*CHALLENGE*:
Below are some records; quote exactly the lines from the one that contains "hole = oval_drum(STUB_RADIUS" through the one that contains "imported = [obj", inclusive, and no others.

*EXTRACTED DATA*:

— Begin —

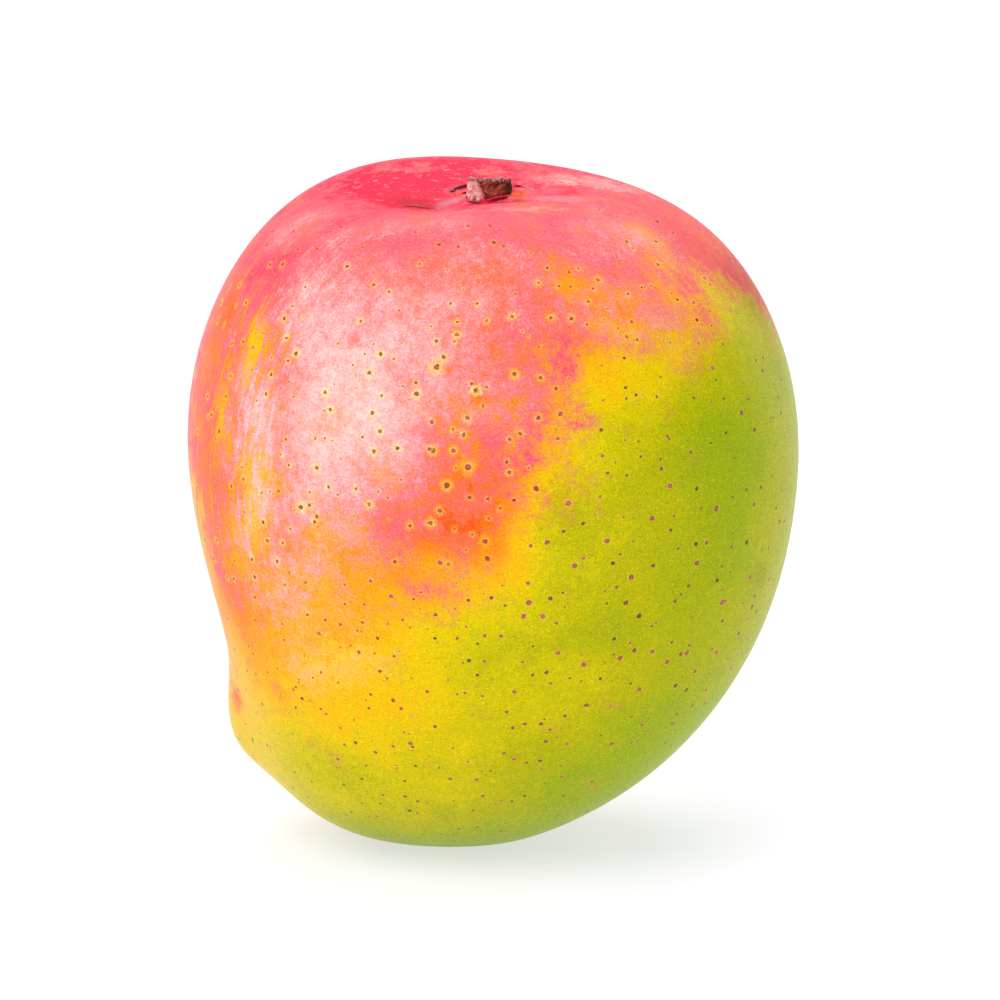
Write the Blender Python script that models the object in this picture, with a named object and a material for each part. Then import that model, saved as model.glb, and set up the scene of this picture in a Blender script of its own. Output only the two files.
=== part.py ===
"""A mango that stands on a small flat spot, with the stub of its stem in the basin on top.

The scene is in metres with +Z up. +X points to the full side of the fruit, -X to its beak,
and -Y to the cheek that faces the viewer. The origin is the middle of the flat spot.
"""

import math
from collections import namedtuple

import bmesh
import bpy
from mathutils import Matrix, Vector

# Plain form of the fruit, before its swells and hollows. Its own axis runs through the stem.
HALF_WIDTH = 0.0468
HALF_THICKNESS = 0.042
HALF_HEIGHT = 0.0532
PLAN_FULLNESS = 2.1
SIDE_FULLNESS = 2.23
SHOULDER_FLARE = 0.09
FULL_SIDE_FLARE = 0.02
BOW = 0.0040
LEAN = 0.0019

# How it stands: nodding a little towards the viewer, on a spot pressed flat.
NOD = math.radians(6)
FLAT_DEPTH = 0.0009

# Woody stub of the stem, oval in plan, and the hole that it stands in.
STEM_ALONG = 0.0037
STUB_RADIUS = 0.0034
STUB_OVALNESS = 0.7
STUB_HEIGHT = 0.0032
SOCKET_DEPTH = 0.0024
FIT_GAP = 0.0003
STUB_BULGE = 0.05
STUB_RIDGES = 7
STUB_RIDGE_HEIGHT = 0.0002
STUB_RIDGE_TURN = math.radians(85)
BREAK_SLOPE_ALONG = 0.03
BREAK_SLOPE_BACK = -0.14

FRUIT_SEGMENTS = 72
FRUIT_RINGS = 64
RING_CROWDING = 0.35
STUB_SEGMENTS = 28
STUB_RINGS = 7

# A swell or, with a negative rise, a hollow: its middle and its two spreads in degrees, seen
# from the middle of the fruit. Around runs from +X towards +Y, and up is above the equator.
Swell = namedtuple("Swell", "around up wide high rise")

SWELLS = {
    "beak": Swell(180, -43.5, 8.6, 6.2, 0.0042),
    "sinus": Swell(180, -29.5, 22, 20, -0.0038),
    "chin": Swell(180, -57.5, 28, 18.5, 0.0028),
    "left shoulder": Swell(165, 67, 24, 12, 0.0019),
    "right shoulder": Swell(0, 53, 30, 12, 0.0008),
    "right slope": Swell(40, 68, 16, 8, -0.0004),
    "seat": Swell(-6, -80, 12, 9, 0.0012),
    "near lip": Swell(-84, 75, 12, 4.5, 0.0009),
    "left pocket": Swell(-155, 75, 8, 6, -0.0010),
    "right groove": Swell(5, 76, 3.5, 7, -0.0008),
}

# The stem basin lies across the top, so its middle and spreads are angles from the stem's
# axis, along X and along Y.
BASIN_ALONG = -6.0
BASIN_SPREAD_ALONG = 13.0
BASIN_SPREAD_ACROSS = 8.0
BASIN_DEPTH = 0.0060

SHARP_ANGLE = math.radians(35)
SKIN_COLOUR = (0.80, 0.42, 0.16, 1.0)
SKIN_ROUGHNESS = 0.38
BARK_COLOUR = (0.23, 0.10, 0.06, 1.0)
BARK_ROUGHNESS = 0.85


def clear_scene():
    for obj in list(bpy.data.objects):
        bpy.data.objects.remove(obj, do_unlink=True)


def new_collection(name):
    collection = bpy.data.collections.new(name)
    bpy.context.scene.collection.children.link(collection)
    return collection


def new_material(name, colour, roughness):
    material = bpy.data.materials.new(name)
    material.use_nodes = True
    shader = material.node_tree.nodes["Principled BSDF"]
    shader.inputs["Base Color"].default_value = colour
    shader.inputs["Roughness"].default_value = roughness
    shader.inputs["Metallic"].default_value = 0.0
    return material


def direction(around, up):
    around, up = math.radians(around), math.radians(up)
    return Vector((math.cos(up) * math.cos(around), math.cos(up) * math.sin(around), math.sin(up)))


def swell_at(ray, swell):
    """How far this swell lifts the skin along a ray from the middle of the fruit."""
    middle = direction(swell.around, swell.up)
    east = direction(swell.around + 90, 0)
    north = middle.cross(east)
    turned = math.degrees(ray.angle(middle))
    sideways = Vector((ray.dot(east), ray.dot(north)))
    if sideways.length > 0:
        sideways = sideways.normalized() * turned
    return swell.rise * math.exp(-0.5 * ((sideways.x / swell.wide) ** 2 + (sideways.y / swell.high) ** 2))


def basin_at(ray):
    """How far the stem basin sinks the skin along a ray."""
    if ray.z <= 0:
        return 0.0
    along = math.degrees(math.atan2(ray.x, ray.z)) - BASIN_ALONG
    across = math.degrees(math.atan2(ray.y, ray.z))
    spread = (along / BASIN_SPREAD_ALONG) ** 2 + (across / BASIN_SPREAD_ACROSS) ** 2
    return -BASIN_DEPTH * math.exp(-0.5 * spread)


def skin_point(ray):
    """The point of the fruit's skin that a ray of the unit sphere becomes."""
    x, y, z = ray.x / HALF_WIDTH, ray.y / HALF_THICKNESS, ray.z / HALF_HEIGHT
    plan = (abs(x) ** PLAN_FULLNESS + abs(y) ** PLAN_FULLNESS) ** (1 / PLAN_FULLNESS)
    reach = (plan**SIDE_FULLNESS + abs(z) ** SIDE_FULLNESS) ** (-1 / SIDE_FULLNESS)
    x, y, z = x * reach, y * reach, z * reach
    flare = 1 + SHOULDER_FLARE * z
    plain = Vector(
        (
            HALF_WIDTH * x * flare + BOW * (1 - z * z) + LEAN * z,
            HALF_THICKNESS * y * flare * (1 + FULL_SIDE_FLARE * x),
            HALF_HEIGHT * z,
        )
    )
    lift = sum(swell_at(ray, swell) for swell in SWELLS.values()) + basin_at(ray)
    return plain + ray * lift


def crowd_rings(ray):
    """Moves a ring of the sphere towards its nearer pole, where the basin and the flat spot are."""
    down = math.acos(max(-1.0, min(1.0, ray.z)))
    down -= RING_CROWDING * math.sin(2 * down) / 2
    level = Vector((ray.x, ray.y, 0))
    if level.length > 0:
        level.normalize()
    return level * math.sin(down) + Vector((0, 0, math.cos(down)))


def box_between(low, high):
    body = bmesh.new()
    bmesh.ops.create_cube(body, size=1.0)
    bmesh.ops.scale(body, vec=high - low, verts=body.verts)
    bmesh.ops.translate(body, vec=(high + low) / 2, verts=body.verts)
    return body


def oval_drum(along, across, low, high):
    """A closed drum with an oval section, between two heights."""
    body = bmesh.new()
    middle = Matrix.Translation((0, 0, (low + high) / 2))
    bmesh.ops.create_cone(
        body,
        cap_ends=True,
        cap_tris=False,
        segments=STUB_SEGMENTS,
        radius1=1.0,
        radius2=1.0,
        depth=high - low,
        matrix=middle,
    )
    bmesh.ops.scale(body, vec=Vector((along, across, 1)), verts=body.verts)
    return body


def new_object(name, collection, body):
    mesh = bpy.data.meshes.new(name)
    body.to_mesh(mesh)
    body.free()
    obj = bpy.data.objects.new(name, mesh)
    collection.objects.link(obj)
    return obj


def cut_with(obj, cutter):
    cutter.hide_render = True
    cutter.display_type = "WIRE"
    cut = obj.modifiers.new(cutter.name, "BOOLEAN")
    cut.operation = "DIFFERENCE"
    cut.solver = "EXACT"
    cut.object = cutter


def smooth(mesh):
    mesh.shade_smooth()
    mesh.set_sharp_from_angle(angle=SHARP_ANGLE)


def make_skin():
    """The fruit's closed skin, still about its own middle."""
    body = bmesh.new()
    bmesh.ops.create_uvsphere(body, u_segments=FRUIT_SEGMENTS, v_segments=FRUIT_RINGS, radius=1.0)
    for vertex in body.verts:
        vertex.co = skin_point(crowd_rings(vertex.co.normalized()))
    return body


def standing_place(body):
    """The middle of the flat spot, once the fruit nods forward, from the middle of the fruit."""
    points = [Matrix.Rotation(NOD, 3, "X") @ vertex.co for vertex in body.verts]
    floor = min(point.z for point in points) + FLAT_DEPTH
    pressed = [point for point in points if point.z < floor]
    low = Vector((min(point.x for point in pressed), min(point.y for point in pressed), floor))
    high = Vector((max(point.x for point in pressed), max(point.y for point in pressed), floor))
    return (low + high) / 2


def stand(obj, place, middle):
    """Sets an object at a point of the upright fruit, and nods it forward with the fruit."""
    obj.rotation_euler = (NOD, 0, 0)
    obj.location = Matrix.Rotation(NOD, 3, "X") @ middle - place


def make_fruit(parts, cutters, skin):
    body = make_skin()
    place = standing_place(body)
    fruit = new_object("fruit", parts, body)
    smooth(fruit.data)
    fruit.data.materials.append(skin)
    stand(fruit, place, Vector((0, 0, 0)))

    reach = 2 * HALF_WIDTH
    floor = box_between(Vector((-reach, -reach, -reach)), Vector((reach, reach, 0)))
    cut_with(fruit, new_object("under_floor", cutters, floor))
    return fruit, place


def stub_point(point):
    """Gives the stub ridges of bark where it stands free, and an uneven, slanting break on top."""
    angle = math.atan2(point.y, point.x)
    free = max(0.0, point.z / STUB_HEIGHT)
    ridge = STUB_RIDGE_HEIGHT / STUB_RADIUS * math.cos(STUB_RIDGES * angle + STUB_RIDGE_TURN)
    wider = 1 + free * (STUB_BULGE + ridge)
    lift = free * (BREAK_SLOPE_ALONG * point.x + BREAK_SLOPE_BACK * point.y)
    return Vector((point.x * wider, point.y * wider, point.z + lift))


def make_stub(parts, cutters, bark, fruit, place):
    """The stub and its socket, both measured from the basin's floor at the stem."""
    ray = Vector((STEM_ALONG - LEAN, 0, HALF_HEIGHT)).normalized()
    floor = Vector((STEM_ALONG, 0, skin_point(ray).z))
    across = STUB_RADIUS * STUB_OVALNESS

    hole = oval_drum(STUB_RADIUS + FIT_GAP, across + FIT_GAP, -SOCKET_DEPTH, 2 * STUB_HEIGHT)
    socket = new_object("stem_socket", cutters, hole)
    stand(socket, place, floor)
    cut_with(fruit, socket)

    body = oval_drum(STUB_RADIUS, across, FIT_GAP - SOCKET_DEPTH, STUB_HEIGHT)
    upright = [edge for edge in body.edges if abs(edge.verts[0].co.z - edge.verts[1].co.z) > STUB_HEIGHT]
    bmesh.ops.subdivide_edges(body, edges=upright, cuts=STUB_RINGS, use_grid_fill=True)
    for vertex in body.verts:
        vertex.co = stub_point(vertex.co)
    stub = new_object("stem_stub", parts, body)
    smooth(stub.data)
    stub.data.materials.append(bark)
    stand(stub, place, floor)


def main():
    clear_scene()
    parts = new_collection("mango")
    cutters = new_collection("cutters")
    skin = new_material("skin", SKIN_COLOUR, SKIN_ROUGHNESS)
    bark = new_material("bark", BARK_COLOUR, BARK_ROUGHNESS)
    fruit, place = make_fruit(parts, cutters, skin)
    make_stub(parts, cutters, bark, fruit, place)


main()
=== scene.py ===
"""A mango on a pale floor: its waxy skin with blush, pale wax with painted sheen, painted shade and
lenticels, and its stem's dry stub.
"""

import math

import bpy
from mathutils import Matrix, Vector


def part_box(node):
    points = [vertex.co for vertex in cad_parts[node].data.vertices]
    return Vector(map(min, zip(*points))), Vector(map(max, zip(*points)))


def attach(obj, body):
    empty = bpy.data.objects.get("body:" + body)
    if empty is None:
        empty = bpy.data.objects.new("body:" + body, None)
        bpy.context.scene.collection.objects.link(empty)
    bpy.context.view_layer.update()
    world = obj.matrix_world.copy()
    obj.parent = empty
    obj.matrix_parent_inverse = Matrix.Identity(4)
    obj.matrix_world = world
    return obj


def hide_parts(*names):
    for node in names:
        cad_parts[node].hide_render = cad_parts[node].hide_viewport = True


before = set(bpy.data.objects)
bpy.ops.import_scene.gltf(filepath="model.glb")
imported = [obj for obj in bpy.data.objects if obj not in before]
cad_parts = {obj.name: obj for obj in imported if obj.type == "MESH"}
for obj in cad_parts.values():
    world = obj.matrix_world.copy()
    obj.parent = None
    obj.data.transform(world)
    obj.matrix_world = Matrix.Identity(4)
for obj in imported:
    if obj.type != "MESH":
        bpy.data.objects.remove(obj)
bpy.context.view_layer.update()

# The view. Picture points are in a frame of 1000 by 1000, with PER_MM of them to a mm at the aim.
AIM = Vector((0.00734, -0.00207, 0.05377))
CAMERA_AWAY = 0.9
CAMERA_HEIGHT = math.radians(12)
LENS = 210.6
SENSOR = 36.0
PICTURE = 1000
PER_MM = 6.5
TO_MM = 1000.0

# The fruit nods forward, and the stem's stub with it.
NOD = math.radians(6)
STEM_UP = Vector((0, -math.sin(NOD), math.cos(NOD)))

# Outputs of nodes by their number: a Texture Coordinate node's normal and object coordinates, the
# number that a Vector Math node gives, and the colour of a Noise Texture node.
NORMAL, OBJECT = 1, 3
NUMBER = 1
TINT = 1
# A Mix node's sockets for colours.
MIX_UNDER, MIX_OVER, MIX_RESULT = 6, 7, 2


def colour(red, green, blue):
    """A colour as a picture editor gives it, from 0 to 255, in the renderer's own scale."""
    shares = [value / 255 for value in (red, green, blue)]
    return tuple(s / 12.92 if s <= 0.04045 else ((s + 0.055) / 1.055) ** 2.4 for s in shares) + (1.0,)


def deselect_all():
    for obj in bpy.context.selected_objects:
        obj.select_set(False)


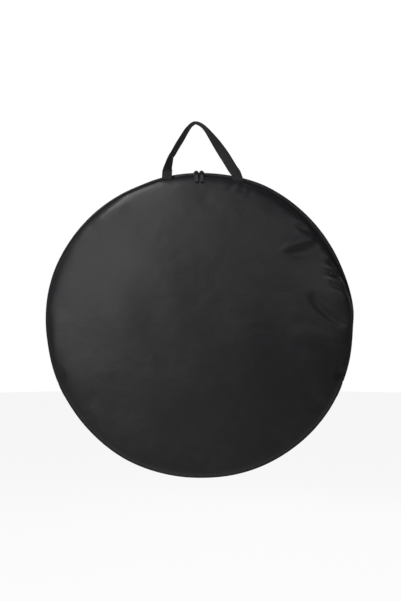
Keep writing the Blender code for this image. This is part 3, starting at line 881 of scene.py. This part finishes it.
def rim_strip(name, profile, start, end, step=1.0, width=None):
    """Carries a closed profile round the rim.

    The profile is a function of the clock angle that gives radii and places along Y, each as a
    (rows, points) array. The cut runs in metres along the rim, and across the profile from its
    first point, the same on both sides; a given width is what every row then measures across.
    """
    angle = np.linspace(start, end, int(round((end - start) / step)) + 1)[:, None]
    radius, y = profile(angle)
    points = clock_point(angle, radius, y)
    points = np.concatenate([points, points[:, :1]], axis=1)
    along = np.radians(angle) * BAG_RADIUS * np.ones(points.shape[:2])
    steps = np.linalg.norm(np.diff(points, axis=1), axis=-1)
    across = np.concatenate([np.zeros((len(angle), 1)), np.cumsum(steps, axis=1)], axis=1)
    across = np.minimum(across, across[:, -1:] - across)
    if width is not None:
        across *= width / across.max(axis=1, keepdims=True)
    return make_solid_strip(name, points, np.stack([along, across], -1), 50.0)


def thick_line(radius, y, thickness):
    """A closed profile round an open line: out along one side and back along the other."""
    run_r = np.gradient(radius, axis=1)
    run_y = np.gradient(y, axis=1)
    size = np.hypot(run_r, run_y)

    def there_and_back(line, side):
        reach = side / size * (thickness / 2)
        return np.concatenate([line + reach, (line - reach)[:, ::-1]], axis=1)

    return there_and_back(radius, -run_y), there_and_back(y, run_r)


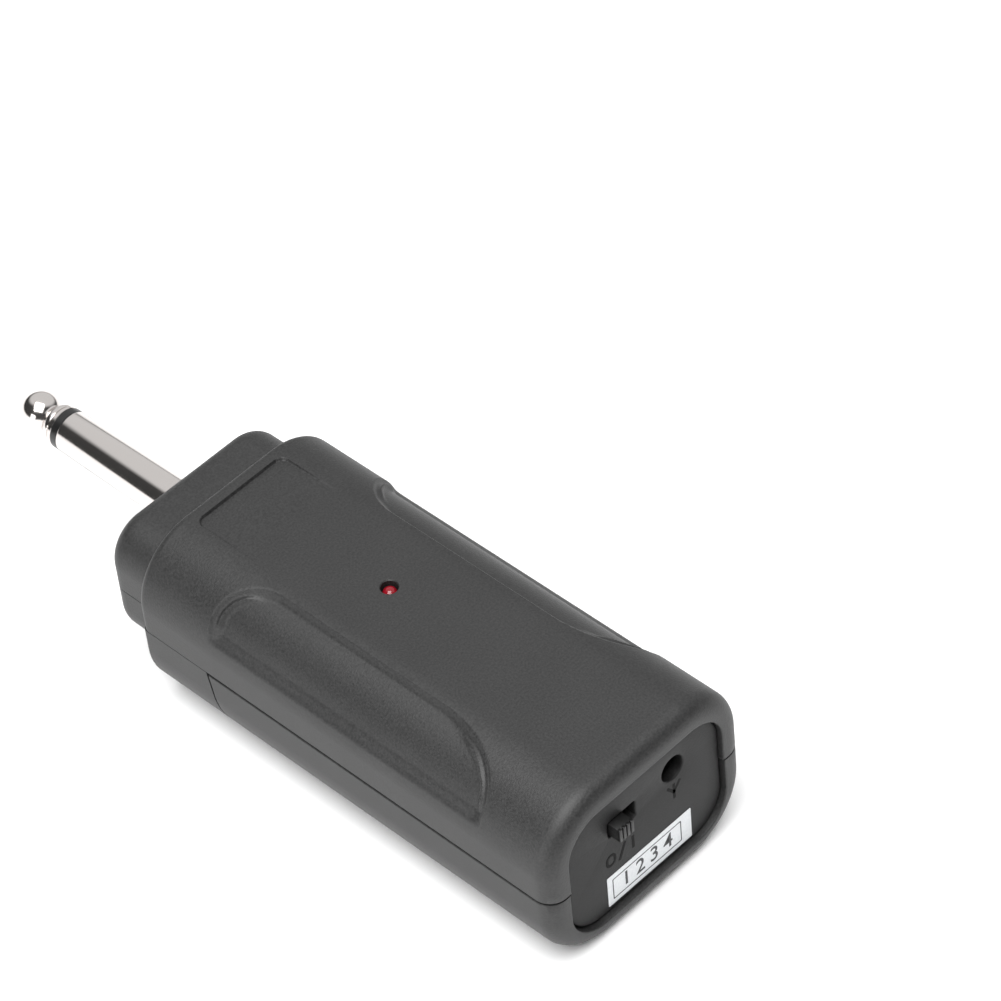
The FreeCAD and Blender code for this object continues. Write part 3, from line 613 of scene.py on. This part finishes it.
slot_section = (0.5 * (slot_high_x - slot_low_x), switch_z - slot_half_height,
                switch_z + slot_half_height, 0.35 * mm)
slot_centre = 0.5 * (slot_high_x + slot_low_x)
socket_section = (socket_hole, socket_z - socket_hole, socket_z + socket_hole, socket_hole)
openings = [(slot_section, slot_centre), (socket_section, socket_x)]
flange = 1.4 * mm
wing = (plate[0] + flange, plate[1] - flange, plate_high.z, plate[3] + flange)
# painted shade: darker tones and a lower Specular_IOR_Level than the case ABS stand in for shade on
# the plate's rear face
shaded_plate_abs = surface("Charcoal_ABS_control_plate_painted_shade", "0e0e0e", "191919", (0.5, 0.62), grain, 0.7,
                    IOR=1.53, Specular_IOR_Level=0.3)
front_part = plaque((plate, 0), openings, plate_face, plate_back - 0.01 * mm, 0.25 * mm)
wing_part = plaque((wing, 0), openings, plate_step, plate_back, 0.1 * mm, parting_z + 0.3 * mm)
face = solid("control_plate", *together(front_part, wing_part), shaded_plate_abs, crease)
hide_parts("end_plate")
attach(face, "case")

# ---- marks on the control plate ----------------------------------------------
# Pad printed in black: a ring and a bar, with a stroke between them, for the two
# places of the power switch, and a plain aerial sign under the socket. The film is
# drawn a little thicker than the few microns of a real one.
film = 0.02 * mm
print_edge = 0.004 * mm
mark_ink = surface("Black_pad_print_ink", "040404", "070707", (0.6, 0.7), 0.2 * mm,
                   Specular_IOR_Level=0.15)


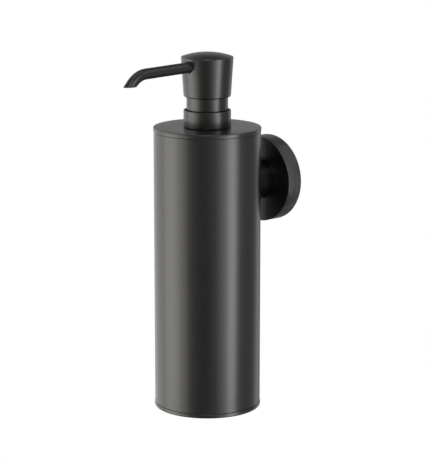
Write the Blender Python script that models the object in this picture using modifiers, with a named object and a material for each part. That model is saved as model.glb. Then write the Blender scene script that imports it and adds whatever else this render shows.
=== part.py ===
"""Wall mounted soap dispenser: a metal case on a round wall rosette, with a bottle and a lotion pump inside.

Sizes are in millimetres and are turned into metres where a mesh is made. The origin is the middle of the
wall plate's back face. +Z is up and +Y points into the wall, so the spout points along -Y.
Two empties carry the parts: WALL_AXIS, whose local Z runs out of the wall, and BODY_AXIS, whose local Z runs
up the middle of the case from the underside of its base.
"""

import math

import bmesh
import bpy
from mathutils import Matrix, Vector

MM = 0.001

# Driving dimensions
BODY_HEIGHT = 160.8  # underside of the base to the top of the lid
AXIS_TO_WALL = 50.6
ARM_HEIGHT = 126.1  # of the arm's axis over the underside of the base
CASE_R = 30.0
CASE_WALL = 0.8
FLANGE_R = 30.2  # the lid and the base stand a little proud of the case
FLANGE_HEIGHT = 2.3
ROSETTE_R = 24.6
ROSETTE_DEPTH = 10.2
ARM_R = 11.6
COLLAR_R = 13.25
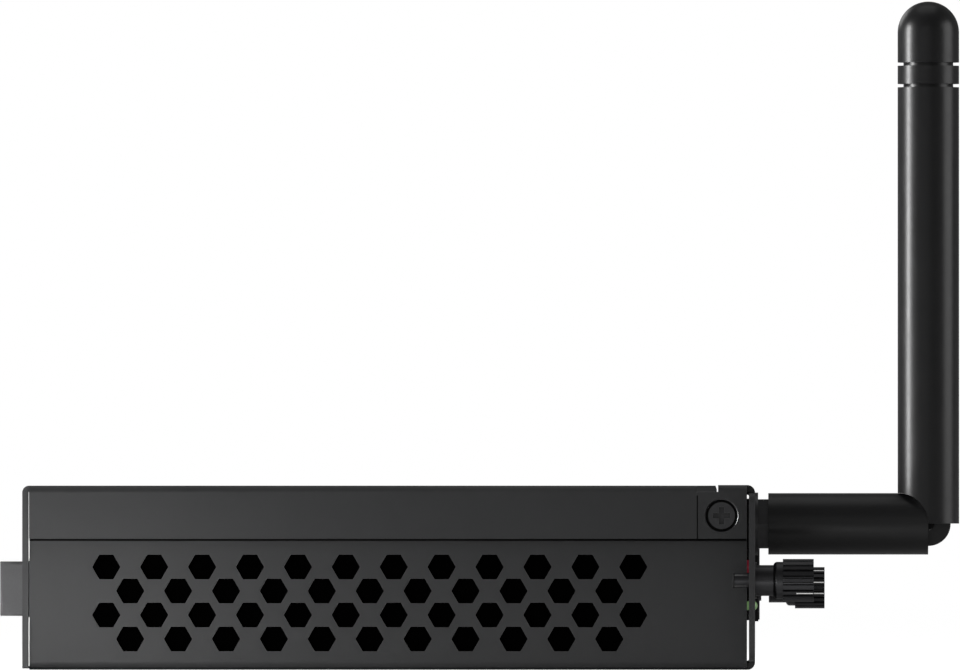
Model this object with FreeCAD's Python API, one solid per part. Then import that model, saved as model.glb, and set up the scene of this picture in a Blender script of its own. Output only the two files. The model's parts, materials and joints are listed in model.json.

— End —

*ANSWER FOR THIS EXERCISE*:
    hole = oval_drum(STUB_RADIUS + FIT_GAP, across + FIT_GAP, -SOCKET_DEPTH, 2 * STUB_HEIGHT)
    socket = new_object("stem_socket", cutters, hole)
    stand(socket, place, floor)
    cut_with(fruit, socket)

    body = oval_drum(STUB_RADIUS, across, FIT_GAP - SOCKET_DEPTH, STUB_HEIGHT)
    upright = [edge for edge in body.edges if abs(edge.verts[0].co.z - edge.verts[1].co.z) > STUB_HEIGHT]
    bmesh.ops.subdivide_edges(body, edges=upright, cuts=STUB_RINGS, use_grid_fill=True)
    for vertex in body.verts:
        vertex.co = stub_point(vertex.co)
    stub = new_object("stem_stub", parts, body)
    smooth(stub.data)
    stub.data.materials.append(bark)
    stand(stub, place, floor)


def main():
    clear_scene()
    parts = new_collection("mango")
    cutters = new_collection("cutters")
    skin = new_material("skin", SKIN_COLOUR, SKIN_ROUGHNESS)
    bark = new_material("bark", BARK_COLOUR, BARK_ROUGHNESS)
    fruit, place = make_fruit(parts, cutters, skin)
    make_stub(parts, cutters, bark, fruit, place)


main()
=== scene.py ===
"""A mango on a pale floor: its waxy skin with blush, pale wax with painted sheen, painted shade and
lenticels, and its stem's dry stub.
"""

import math

import bpy
from mathutils import Matrix, Vector


def part_box(node):
    points = [vertex.co for vertex in cad_parts[node].data.vertices]
    return Vector(map(min, zip(*points))), Vector(map(max, zip(*points)))


def attach(obj, body):
    empty = bpy.data.objects.get("body:" + body)
    if empty is None:
        empty = bpy.data.objects.new("body:" + body, None)
        bpy.context.scene.collection.objects.link(empty)
    bpy.context.view_layer.update()
    world = obj.matrix_world.copy()
    obj.parent = empty
    obj.matrix_parent_inverse = Matrix.Identity(4)
    obj.matrix_world = world
    return obj


def hide_parts(*names):
    for node in names:
        cad_parts[node].hide_render = cad_parts[node].hide_viewport = True


before = set(bpy.data.objects)
bpy.ops.import_scene.gltf(filepath="model.glb")
imported = [obj for obj in bpy.data.objects if obj not in before]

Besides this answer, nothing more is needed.